Quote verbatim every line from the line containing "for carrier in" to the line containing "for node in", inclusive of both, and no other line.

Provided data:
====

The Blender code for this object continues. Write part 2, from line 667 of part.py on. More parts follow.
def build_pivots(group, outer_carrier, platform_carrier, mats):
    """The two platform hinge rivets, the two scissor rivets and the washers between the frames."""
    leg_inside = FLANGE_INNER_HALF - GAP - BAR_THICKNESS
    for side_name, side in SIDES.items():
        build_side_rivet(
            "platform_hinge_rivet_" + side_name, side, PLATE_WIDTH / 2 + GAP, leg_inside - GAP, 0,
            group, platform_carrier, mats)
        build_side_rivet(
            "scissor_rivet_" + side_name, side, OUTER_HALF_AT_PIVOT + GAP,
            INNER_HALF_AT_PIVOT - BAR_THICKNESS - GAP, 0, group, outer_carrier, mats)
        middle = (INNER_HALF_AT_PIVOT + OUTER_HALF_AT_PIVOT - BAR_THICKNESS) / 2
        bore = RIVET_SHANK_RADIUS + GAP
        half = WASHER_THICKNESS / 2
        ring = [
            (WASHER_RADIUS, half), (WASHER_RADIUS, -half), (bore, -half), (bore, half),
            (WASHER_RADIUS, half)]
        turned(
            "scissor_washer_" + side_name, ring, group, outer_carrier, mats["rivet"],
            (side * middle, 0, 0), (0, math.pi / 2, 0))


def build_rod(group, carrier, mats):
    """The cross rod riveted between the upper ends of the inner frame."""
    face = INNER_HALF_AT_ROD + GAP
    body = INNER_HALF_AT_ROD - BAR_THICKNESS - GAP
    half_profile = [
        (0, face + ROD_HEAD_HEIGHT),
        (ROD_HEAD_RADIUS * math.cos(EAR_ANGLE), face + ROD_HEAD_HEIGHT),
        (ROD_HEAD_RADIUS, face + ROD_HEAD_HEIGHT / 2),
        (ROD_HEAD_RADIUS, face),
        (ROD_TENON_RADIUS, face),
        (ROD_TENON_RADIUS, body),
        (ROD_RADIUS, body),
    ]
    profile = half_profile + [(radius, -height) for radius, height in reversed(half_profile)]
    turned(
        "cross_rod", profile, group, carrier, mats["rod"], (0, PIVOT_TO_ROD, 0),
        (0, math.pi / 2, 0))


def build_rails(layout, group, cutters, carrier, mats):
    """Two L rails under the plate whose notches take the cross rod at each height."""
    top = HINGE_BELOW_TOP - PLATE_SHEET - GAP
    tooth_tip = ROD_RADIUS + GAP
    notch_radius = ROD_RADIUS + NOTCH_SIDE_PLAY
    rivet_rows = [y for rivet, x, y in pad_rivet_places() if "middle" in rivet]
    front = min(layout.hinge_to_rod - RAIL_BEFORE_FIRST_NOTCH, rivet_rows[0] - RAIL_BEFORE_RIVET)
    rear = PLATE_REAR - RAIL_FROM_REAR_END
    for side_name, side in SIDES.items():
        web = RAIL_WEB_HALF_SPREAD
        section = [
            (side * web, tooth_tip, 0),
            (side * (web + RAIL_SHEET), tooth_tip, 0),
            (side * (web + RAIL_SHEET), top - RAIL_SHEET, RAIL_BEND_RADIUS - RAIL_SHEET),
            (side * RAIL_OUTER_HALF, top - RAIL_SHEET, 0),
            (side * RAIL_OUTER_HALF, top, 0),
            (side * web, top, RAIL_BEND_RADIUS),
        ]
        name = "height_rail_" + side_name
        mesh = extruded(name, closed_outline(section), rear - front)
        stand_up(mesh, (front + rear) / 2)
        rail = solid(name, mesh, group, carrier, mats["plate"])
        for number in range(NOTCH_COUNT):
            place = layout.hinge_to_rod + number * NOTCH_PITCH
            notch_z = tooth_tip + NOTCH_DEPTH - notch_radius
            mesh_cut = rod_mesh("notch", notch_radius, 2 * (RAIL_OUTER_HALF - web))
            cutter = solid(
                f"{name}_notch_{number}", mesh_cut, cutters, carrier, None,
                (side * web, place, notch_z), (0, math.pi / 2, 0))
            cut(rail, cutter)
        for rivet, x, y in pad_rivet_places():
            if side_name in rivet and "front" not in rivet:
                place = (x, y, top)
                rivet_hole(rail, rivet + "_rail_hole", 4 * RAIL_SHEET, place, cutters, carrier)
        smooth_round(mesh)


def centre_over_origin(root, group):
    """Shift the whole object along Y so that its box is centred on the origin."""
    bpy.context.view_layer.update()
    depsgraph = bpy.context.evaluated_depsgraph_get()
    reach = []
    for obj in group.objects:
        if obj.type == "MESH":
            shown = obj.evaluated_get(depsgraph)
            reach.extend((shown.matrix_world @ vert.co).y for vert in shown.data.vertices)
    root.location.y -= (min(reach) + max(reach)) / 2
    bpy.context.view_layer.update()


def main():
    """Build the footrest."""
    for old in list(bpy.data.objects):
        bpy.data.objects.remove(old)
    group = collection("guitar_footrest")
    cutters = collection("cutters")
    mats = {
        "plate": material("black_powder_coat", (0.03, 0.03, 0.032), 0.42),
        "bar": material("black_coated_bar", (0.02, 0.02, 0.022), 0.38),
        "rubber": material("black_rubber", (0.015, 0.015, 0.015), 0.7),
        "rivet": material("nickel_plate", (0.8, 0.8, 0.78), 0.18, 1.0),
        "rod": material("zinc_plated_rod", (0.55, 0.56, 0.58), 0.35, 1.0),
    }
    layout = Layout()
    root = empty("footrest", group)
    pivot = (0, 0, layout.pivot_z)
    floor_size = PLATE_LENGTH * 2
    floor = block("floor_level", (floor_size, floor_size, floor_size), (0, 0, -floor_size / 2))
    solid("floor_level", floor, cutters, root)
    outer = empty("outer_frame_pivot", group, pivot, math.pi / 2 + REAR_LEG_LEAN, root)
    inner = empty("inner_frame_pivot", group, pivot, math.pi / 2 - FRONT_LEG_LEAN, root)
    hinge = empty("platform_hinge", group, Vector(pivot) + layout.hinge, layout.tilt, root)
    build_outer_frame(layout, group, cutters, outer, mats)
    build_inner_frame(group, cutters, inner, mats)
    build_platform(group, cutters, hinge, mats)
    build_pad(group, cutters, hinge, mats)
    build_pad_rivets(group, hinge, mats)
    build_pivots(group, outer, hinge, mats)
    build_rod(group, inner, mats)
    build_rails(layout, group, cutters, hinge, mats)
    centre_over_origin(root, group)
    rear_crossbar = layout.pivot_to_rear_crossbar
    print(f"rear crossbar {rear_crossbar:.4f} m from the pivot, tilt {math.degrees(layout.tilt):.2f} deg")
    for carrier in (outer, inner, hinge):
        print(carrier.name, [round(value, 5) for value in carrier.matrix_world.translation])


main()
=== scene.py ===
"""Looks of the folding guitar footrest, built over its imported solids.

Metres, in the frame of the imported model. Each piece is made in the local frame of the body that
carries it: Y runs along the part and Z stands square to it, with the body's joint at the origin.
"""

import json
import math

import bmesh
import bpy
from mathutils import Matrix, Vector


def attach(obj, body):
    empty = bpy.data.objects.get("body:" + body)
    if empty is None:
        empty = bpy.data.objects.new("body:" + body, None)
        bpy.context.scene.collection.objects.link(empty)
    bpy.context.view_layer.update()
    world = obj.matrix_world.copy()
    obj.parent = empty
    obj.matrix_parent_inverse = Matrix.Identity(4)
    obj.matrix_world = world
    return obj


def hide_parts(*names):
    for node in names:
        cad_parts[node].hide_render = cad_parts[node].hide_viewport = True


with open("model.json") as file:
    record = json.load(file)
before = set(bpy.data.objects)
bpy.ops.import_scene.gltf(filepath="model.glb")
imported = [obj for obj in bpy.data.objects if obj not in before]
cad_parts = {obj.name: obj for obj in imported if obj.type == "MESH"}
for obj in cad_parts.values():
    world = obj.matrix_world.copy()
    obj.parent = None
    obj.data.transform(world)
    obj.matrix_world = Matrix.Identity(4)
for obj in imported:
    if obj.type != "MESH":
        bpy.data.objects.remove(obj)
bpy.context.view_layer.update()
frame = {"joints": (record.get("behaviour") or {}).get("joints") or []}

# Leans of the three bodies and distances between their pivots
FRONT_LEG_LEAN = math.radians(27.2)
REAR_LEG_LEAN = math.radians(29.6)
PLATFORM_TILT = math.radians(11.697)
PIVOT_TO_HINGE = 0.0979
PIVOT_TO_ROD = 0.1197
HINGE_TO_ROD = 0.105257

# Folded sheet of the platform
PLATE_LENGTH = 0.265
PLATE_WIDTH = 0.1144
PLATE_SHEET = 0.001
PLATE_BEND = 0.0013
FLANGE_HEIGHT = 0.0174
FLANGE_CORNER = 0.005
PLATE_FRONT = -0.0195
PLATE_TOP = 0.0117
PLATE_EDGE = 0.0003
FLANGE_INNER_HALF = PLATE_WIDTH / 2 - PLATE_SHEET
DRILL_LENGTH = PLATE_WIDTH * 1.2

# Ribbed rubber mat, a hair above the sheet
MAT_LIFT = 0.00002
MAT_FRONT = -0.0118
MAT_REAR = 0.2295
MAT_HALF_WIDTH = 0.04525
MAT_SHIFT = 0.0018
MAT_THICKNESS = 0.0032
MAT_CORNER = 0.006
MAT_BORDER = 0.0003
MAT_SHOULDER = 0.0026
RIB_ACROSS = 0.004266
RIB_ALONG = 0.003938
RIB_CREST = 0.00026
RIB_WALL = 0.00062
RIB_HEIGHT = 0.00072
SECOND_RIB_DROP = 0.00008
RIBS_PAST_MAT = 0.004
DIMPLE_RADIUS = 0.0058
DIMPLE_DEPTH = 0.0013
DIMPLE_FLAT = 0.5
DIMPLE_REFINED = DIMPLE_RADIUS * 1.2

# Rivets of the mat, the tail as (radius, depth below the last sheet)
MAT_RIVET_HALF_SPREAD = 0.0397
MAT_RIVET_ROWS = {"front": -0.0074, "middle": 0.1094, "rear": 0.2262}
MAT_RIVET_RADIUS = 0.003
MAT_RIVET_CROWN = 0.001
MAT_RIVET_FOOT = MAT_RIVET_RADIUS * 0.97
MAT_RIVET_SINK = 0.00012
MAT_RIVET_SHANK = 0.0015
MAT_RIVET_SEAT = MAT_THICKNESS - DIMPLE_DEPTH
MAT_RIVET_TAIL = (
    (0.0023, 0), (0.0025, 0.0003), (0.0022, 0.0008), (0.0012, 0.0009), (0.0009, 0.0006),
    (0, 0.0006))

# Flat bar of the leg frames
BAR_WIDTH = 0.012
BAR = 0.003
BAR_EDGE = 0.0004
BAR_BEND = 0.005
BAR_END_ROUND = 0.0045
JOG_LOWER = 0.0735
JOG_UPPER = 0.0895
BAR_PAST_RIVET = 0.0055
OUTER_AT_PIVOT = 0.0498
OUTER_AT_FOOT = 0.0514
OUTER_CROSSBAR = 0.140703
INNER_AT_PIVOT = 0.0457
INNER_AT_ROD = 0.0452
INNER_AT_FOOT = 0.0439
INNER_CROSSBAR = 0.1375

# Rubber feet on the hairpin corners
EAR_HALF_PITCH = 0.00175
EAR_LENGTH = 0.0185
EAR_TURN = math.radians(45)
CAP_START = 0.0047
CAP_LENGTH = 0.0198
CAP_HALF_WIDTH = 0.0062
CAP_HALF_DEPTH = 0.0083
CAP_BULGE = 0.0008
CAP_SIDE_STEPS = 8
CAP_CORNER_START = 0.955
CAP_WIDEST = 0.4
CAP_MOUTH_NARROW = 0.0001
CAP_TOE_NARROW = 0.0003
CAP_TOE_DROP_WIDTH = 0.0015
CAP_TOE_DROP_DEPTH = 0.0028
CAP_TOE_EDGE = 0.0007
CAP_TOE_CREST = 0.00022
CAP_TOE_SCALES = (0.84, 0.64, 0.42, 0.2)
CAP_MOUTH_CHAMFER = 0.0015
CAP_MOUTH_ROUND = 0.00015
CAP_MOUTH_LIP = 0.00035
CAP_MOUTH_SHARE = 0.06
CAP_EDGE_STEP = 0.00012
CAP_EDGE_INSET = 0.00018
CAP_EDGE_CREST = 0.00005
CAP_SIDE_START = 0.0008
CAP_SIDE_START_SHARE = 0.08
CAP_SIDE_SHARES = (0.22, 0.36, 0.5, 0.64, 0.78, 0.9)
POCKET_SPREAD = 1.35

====

Full response:
    for carrier in (outer, inner, hinge):
        print(carrier.name, [round(value, 5) for value in carrier.matrix_world.translation])


main()
=== scene.py ===
"""Looks of the folding guitar footrest, built over its imported solids.

Metres, in the frame of the imported model. Each piece is made in the local frame of the body that
carries it: Y runs along the part and Z stands square to it, with the body's joint at the origin.
"""

import json
import math

import bmesh
import bpy
from mathutils import Matrix, Vector


def attach(obj, body):
    empty = bpy.data.objects.get("body:" + body)
    if empty is None:
        empty = bpy.data.objects.new("body:" + body, None)
        bpy.context.scene.collection.objects.link(empty)
    bpy.context.view_layer.update()
    world = obj.matrix_world.copy()
    obj.parent = empty
    obj.matrix_parent_inverse = Matrix.Identity(4)
    obj.matrix_world = world
    return obj


def hide_parts(*names):
    for node in names:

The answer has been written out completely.